Wednesday, October 10, 2012

Bad advice

I am a devoted reader of Dan Savage's sex advice column.  He has a good mix of politics, freaks, and interesting debate on relationships and sex that I find consistently good.  Consistently good, however, is not the same as always good.  He got a question this week from a woman with strong pro-choice feelings in a relationship with a man who was moderately pro-life.  She wanted to know how to address this problem and if it should be a deal breaker for her.  Dan's advice?  Lie to him, tell him that she is pregnant, and see what shakes out.

I can think of other ways to torpedo a relationship more thoroughly like pepper spraying him, giving away all of his possessions, or showing his porn collection to his mom, but lying about being pregnant ranks way up there on the 'dump her now' list.  The trouble here is that sometimes people get so caught up in fighting an ideological war that they lose their perspective on the problems staring them in the face.  I agree that people who want to ban abortion are mistaken and it is critical that women be allowed control over their own bodies.  What I don't agree with is the idea that anyone who voices a pro-life opinion automatically ought to be treated like crap.  Dan is making a classic mistake by lumping in one person with the dangerous fanatics who have some superficial similarities.
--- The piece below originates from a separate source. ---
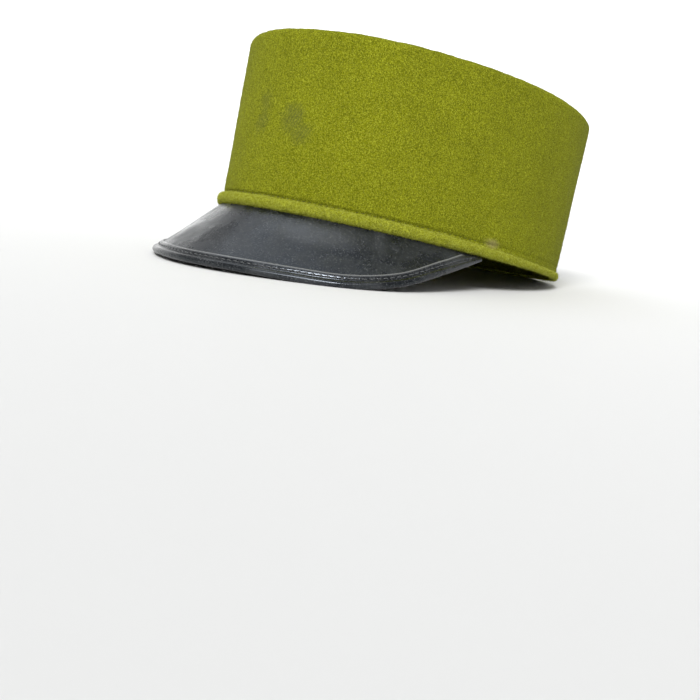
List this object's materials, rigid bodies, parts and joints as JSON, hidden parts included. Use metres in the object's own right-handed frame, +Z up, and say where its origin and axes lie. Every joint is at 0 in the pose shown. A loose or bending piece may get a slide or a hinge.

Lots of people hold opinions that I don't agree with.  That doesn't mean that scorched earth tactics are appropriate in all circumstances.  When someone says that society should be run according to their own particular interpretation of ancient texts that codify and glorify sexism, racism, murder, slavery, etc. then I feel comfortable with enraged confrontation but there is a middle ground.  There are people out there who feel that there is some kind of benevolent supernatural force behind everything that touches on people's lives; they are mistaken but I gain little by fighting them directly and might gain much with gentle persuasion.

This is somewhat like the position of moderate Muslims in the US.  They often find themselves lumped in with the lunatic extremists when acts of terrorism occur but which certainly have no direct involvement in violent activities.  We need to make people aware that by supporting religion (or anti-abortion politics) they have a negative effect on the world by empowering the lunatics.  However, many of those can be converted to the light side with appropriate conversation and example.  Very few will be brought over by frothing rage or being an jackass though, and we need all the converts we can get.

One thing I find immensely cheering about this whole episode is the comments section of the post I linked.  Dan Savage has a lot of people that regularly comment on his posts and most of them think the world of him.  Despite that nearly everyone who posted made it clear that his advice was completely unacceptable.  In a world where people flock to defend embattled leaders regardless of what terrible things they may have said or done this is a breath of fresh air.  Dan is usually right but this time he was dead wrong.  The willingness to admit that someone in our own group is terribly mistaken even when they are attacking someone who holds opposite beliefs is a cornerstone in making good decisions, especially in politics.